The Washington Examiner came to Cotton’s defense:

“Words mean things, yes, but even more importantly, so do syntax, sentence structure, and context. Misreading his initial statement is forgivable, sure, although it does raise questions of the reader’s competence, but to continue to promulgate this falsehood that Cotton personally believes slavery was a necessary evil is outright political activism masquerading as mere journalistic malpractice.

“Gripe with Cotton’s policies or even his opposition to the 1619 Project, but he is owed an apology and a correction from the absolute dregs of journalism continuing to smear him with a lie.”

In the interview, Cotton also described the curriculum as “left-wing propaganda. It’s revisionist history at its worst…The New York Times should not be teaching American history to our kids.” While the amount of taxpayer money potentially withheld could be relatively small, Cotton declared that “even a penny is too much to go to the 1619 Project in our public schools.”

Local school boards could still adopt the 1619 Project, he noted, which he deemed “anti-American rot.”
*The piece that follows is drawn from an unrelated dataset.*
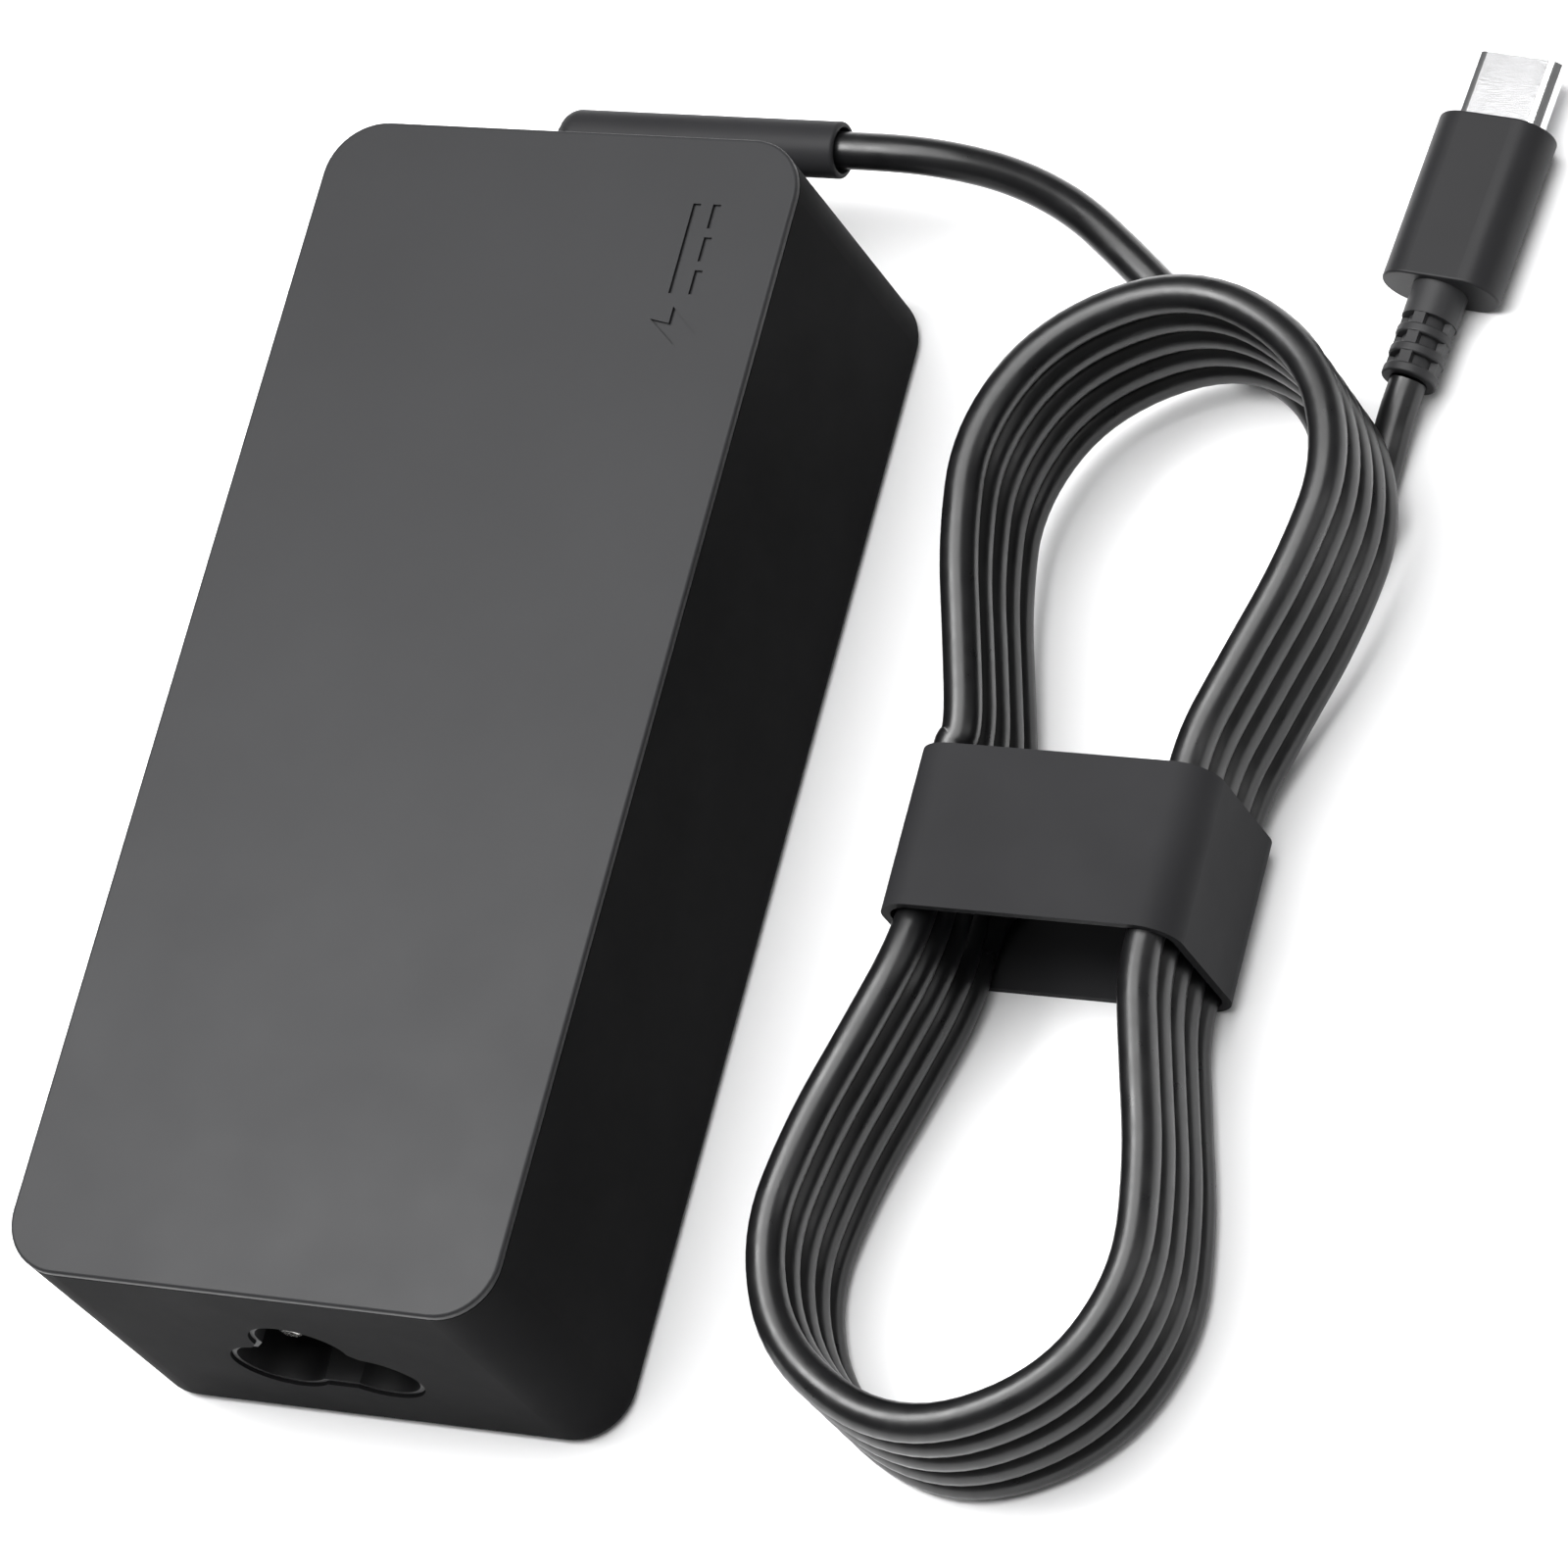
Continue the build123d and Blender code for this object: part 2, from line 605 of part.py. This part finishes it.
def cord_strap():
    """Band wrapped round the waist of the hank."""
    width = STRAP_X[1] - STRAP_X[0]
    height = TURNS * CORD_D + 2 * STRAP_T
    centre = ((STRAP_X[0] + STRAP_X[1]) / 2, HANK_C[1] + STRAP_W / 2, height / 2)
    plane = Plane(origin=centre, x_dir=(1, 0, 0), z_dir=(0, -1, 0))
    band = RectangleRounded(width, height, STRAP_R)
    band -= RectangleRounded(width - 2 * STRAP_T, height - 2 * STRAP_T, STRAP_R - STRAP_T)
    return extrude(plane * band, STRAP_W)


# ---------------------------------------------------------------- plug
PLUG = Location(Plane(
    origin=PLUG_AT,
    x_dir=(math.sin(math.radians(PLUG_ANGLE)), -math.cos(math.radians(PLUG_ANGLE)), 0),
    z_dir=(math.cos(math.radians(PLUG_ANGLE)), math.sin(math.radians(PLUG_ANGLE)), 0)))


def oval(width, thick):
    """Flat oval with full round ends, in the plug's cross-section."""
    return SlotOverall(width, thick)


def plug_body():
    body = extrude(oval(PLUG_W, PLUG_T), PLUG_L)
    body = fillet(body.faces().sort_by(Axis.Z)[0].edges(), PLUG_EDGE_R)
    body = fillet(body.faces().sort_by(Axis.Z)[-1].edges(), PLUG_EDGE_R)
    body -= Pos(0, 0, SHELL_POCKET) * extrude(oval(SHELL_W, SHELL_T), PLUG_L)
    body -= Pos(0, 0, 3.0) * Box(7.4, 2.2, 4.1, align=FLOOR)
    return PLUG * body


def plug_shell():
    length = PLUG_L + SHELL_OUT - SHELL_START
    shell = Pos(0, 0, SHELL_START) * extrude(oval(SHELL_W, SHELL_T), length)
    inner = oval(SHELL_W - 2 * SHELL_WALL, SHELL_T - 2 * SHELL_WALL)
    shell -= Pos(0, 0, SHELL_START) * extrude(inner, length)
    return PLUG * shell


def plug_insert():
    """Plastic contact carrier lining the shell, open at the front."""
    outer = oval(SHELL_W - 2 * SHELL_WALL - 0.04, SHELL_T - 2 * SHELL_WALL - 0.04)
    front = PLUG_L + SHELL_OUT - 0.5
    insert = Pos(0, 0, SHELL_START) * extrude(outer, front - SHELL_START)
    insert -= Pos(0, 0, front - 5.6) * extrude(Rectangle(6.9, 1.05), 6.0)
    return PLUG * insert


def plug_contacts():
    """Twelve contact strips on the top wall and twelve on the bottom wall of the opening."""
    front = PLUG_L + SHELL_OUT - 0.5
    strips = []
    for side in (-1, 1):
        for k in range(12):
            x = (k - 5.5) * 0.5
            strip = Pos(x, side * 0.455, front - 5.0) * Box(0.24, 0.12, 4.2, align=FLOOR)
            strips.append(PLUG * strip)
    return strips


def plug_board():
    return PLUG * (Pos(0, 0, 3.2) * Box(7.0, 0.8, 3.8, align=FLOOR))


def plug_strain_relief():
    """Flexible sleeve: smooth neck, three rows of slots with rings between them, and an end collar."""
    radius = RELIEF_D / 2
    slot = 1.0            # gap between two rings
    width = 0.87          # width of a ring
    collar = 0.9          # width of the end collar
    depth = 0.7           # depth of the slots
    rounding = 0.2        # rounding of the rings and the collar
    web_width = 1.05      # width of the four webs between the slots
    web_thick = 1.0
    web_inset = 0.6       # middle of a web, in from the outside
    mouth = 1.2           # how deep the cord is seated in the collar
    neck = collar + 3 * slot + 2 * width
    sleeve = extrude(Circle(radius - depth), RELIEF_L)
    sleeve += Pos(0, 0, neck) * extrude(Circle(radius), RELIEF_L - neck)
    sleeve += fillet(extrude(Circle(radius), collar).edges(), rounding)
    for k in range(2):
        ring = Pos(0, 0, collar + slot + k * (width + slot)) * extrude(Circle(radius), width)
        sleeve += fillet(ring.edges(), rounding)
    for k in range(4):
        web = Rot(0, 0, 90 * k) * Pos(radius - web_inset, 0, collar / 2)
        sleeve += web * Box(web_thick, web_width, neck, align=FLOOR)
    sleeve -= extrude(Circle(CORD_R + 0.02), mouth)
    return PLUG * (Pos(0, 0, -RELIEF_L) * sleeve)


def main():
    os.makedirs("parts", exist_ok=True)
    save("top_cover", top_cover())
    save("bottom_case", bottom_case())
    save("rating_label", rating_label())
    save("inlet_housing", inlet_housing())
    save("inlet_pins", *inlet_pins())
    save("inlet_wires", *inlet_wires())
    save("main_board", main_board())
    save("output_board", output_board())
    save("control_board", control_board())
    save("insulation_sheet", insulation_sheet())
    save("shield_plate", shield_plate())
    save("thermal_pad", thermal_pad())
    save("fuse", fuse())
    save("varistor", disc_part(12.2, -29.9, 5.0, 3.6))
    save("thermistor", disc_part(-6.6, -29.2, 3.6, 3.4))
    save("x_capacitor", x_capacitor())
    save("y_capacitor", disc_part(-14.0, -6.4, 3.4, 3.0))
    save("choke_core", choke_core())
    save("choke_windings", *choke_windings())
    save("bridge_rectifier", bridge_rectifier())
    save("bulk_capacitor", bulk_capacitor())
    save("primary_transistor", primary_transistor())
    save("primary_heatsink", primary_heatsink())
    save("transformer_core", *transformer_core())
    save("transformer_bobbin", transformer_bobbin())
    save("transformer_windings", transformer_windings())
    save("transformer_tape", transformer_tape())
    save("output_capacitors", *output_capacitors())
    save("output_choke", output_choke())
    save("sync_rectifier", sync_rectifier())
    save("secondary_heatsink", secondary_heatsink())
    save("optocoupler", chip(-5.0, -11.0, (5.0, 4.6, 3.2), 2))
    save("controller_chip", chip(5.0, -11.5, (4.0, 5.0, 1.6), 4))
    save("output_wires", *output_wires())
    save("cord_boot", cord_boot())
    hank = cord_hank()
    save("cord_hank", hank)
    boot_cord = cord_tube("boot_cord", BOOT_ROUTE) - hank
    plug_cord = cord_tube("plug_cord", PLUG_ROUTE) - hank
    save("boot_cord", boot_cord)
    save("plug_cord", plug_cord)
    save("cord_strap", cord_strap())
    save("plug_body", plug_body())
    save("plug_shell", plug_shell())
    save("plug_insert", plug_insert())
    save("plug_contacts", *plug_contacts())
    save("plug_board", plug_board())
    save("plug_strain_relief", plug_strain_relief())


main()
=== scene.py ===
import json
import math

import bpy
from mathutils import Matrix, Vector

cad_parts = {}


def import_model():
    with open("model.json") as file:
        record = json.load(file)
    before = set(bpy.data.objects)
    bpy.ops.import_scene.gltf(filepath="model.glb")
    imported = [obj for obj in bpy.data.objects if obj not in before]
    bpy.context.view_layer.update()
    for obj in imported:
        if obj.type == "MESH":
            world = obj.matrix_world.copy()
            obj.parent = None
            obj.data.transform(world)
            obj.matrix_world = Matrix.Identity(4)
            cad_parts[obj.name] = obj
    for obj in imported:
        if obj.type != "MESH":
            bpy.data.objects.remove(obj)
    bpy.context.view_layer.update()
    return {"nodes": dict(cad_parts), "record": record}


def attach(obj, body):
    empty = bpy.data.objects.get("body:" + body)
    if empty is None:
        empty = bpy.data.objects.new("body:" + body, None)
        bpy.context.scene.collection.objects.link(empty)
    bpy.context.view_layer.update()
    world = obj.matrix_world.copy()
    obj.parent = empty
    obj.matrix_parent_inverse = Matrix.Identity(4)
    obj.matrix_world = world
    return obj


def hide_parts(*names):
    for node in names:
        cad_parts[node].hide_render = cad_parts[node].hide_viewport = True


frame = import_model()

nodes = frame["nodes"]
MM = 0.001


# ------------------------------------------------------------------ camera
def photo_camera():
    """The photograph's viewpoint: a long lens, above and to the cord's side of the inlet end."""
    data = bpy.data.cameras.new("camera")
    data.lens = 196.8
    data.sensor_width = 36.0
    data.clip_end = 20.0
    camera = bpy.data.objects.new("camera", data)
    bpy.context.scene.collection.objects.link(camera)
    right = Vector((0.8934, 0.2458, -0.3760))
    down = Vector((0.0756, -0.9074, -0.4134))
    ahead = Vector((-0.4428, 0.3409, -0.8293))
    turn = Matrix((right, -down, -ahead)).transposed().to_4x4()
    camera.matrix_world = Matrix.Translation((0.34738, -0.24409, 0.61126)) @ turn
    bpy.context.scene.camera = camera


photo_camera()

# ------------------------------------------------------------------ the cord's line
CORD_D = 3.3
CORD_R = CORD_D / 2
TURNS = 5
HANK_C = (54.7, -2.65)
STRAP_T = 0.8
LEAN = (0.45, -0.5)
WAIST_STEP = 0.75         # share of the step from one turn to the next that is made at the waist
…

Nikole Hannah-Jones, the principal author of the 1619 Project, previously conceded that the material paints America with too broad a brush, although she downplayed the clarification. In March, she wrote that “Yesterday we made an important clarification to my #1619Project essay [about] the colonists’ motivations during the American Revolution. In attempting to summarize and streamline, journalists can sometimes lose important context and nuance. I did that here. 

“The clarification is small — just two words –but important. We add [that] slavery was one of the primary motivations for ‘some of’ the colonists to declare independence. As written, it appears that I am saying this was a universal motivation of ALL colonists. I wasn’t clear enough.”

https://twitter.com/nhannahjones/status/1238123930306727937

At the time that this correction was promulgated, The Federalist insisted that the entire project should be scrapped or fully vetted for historical accuracy.

“It is hard to overstate just how massively this correction undermines the entire project…And the motivation for revolution is not the only error that has been found.

“Even without massive factual errors, it was foolish to imagine that a bunch of op-ed writers were capable of creating a new version of American history with which to indoctrinate American students…No school should use these materials in any capacity unless and until they are adjusted to take in the concerns of people who actually know what they are talking about. That is very unlikely to happen, so the best and most responsible way forward is not to teach the 1619 Project at all.”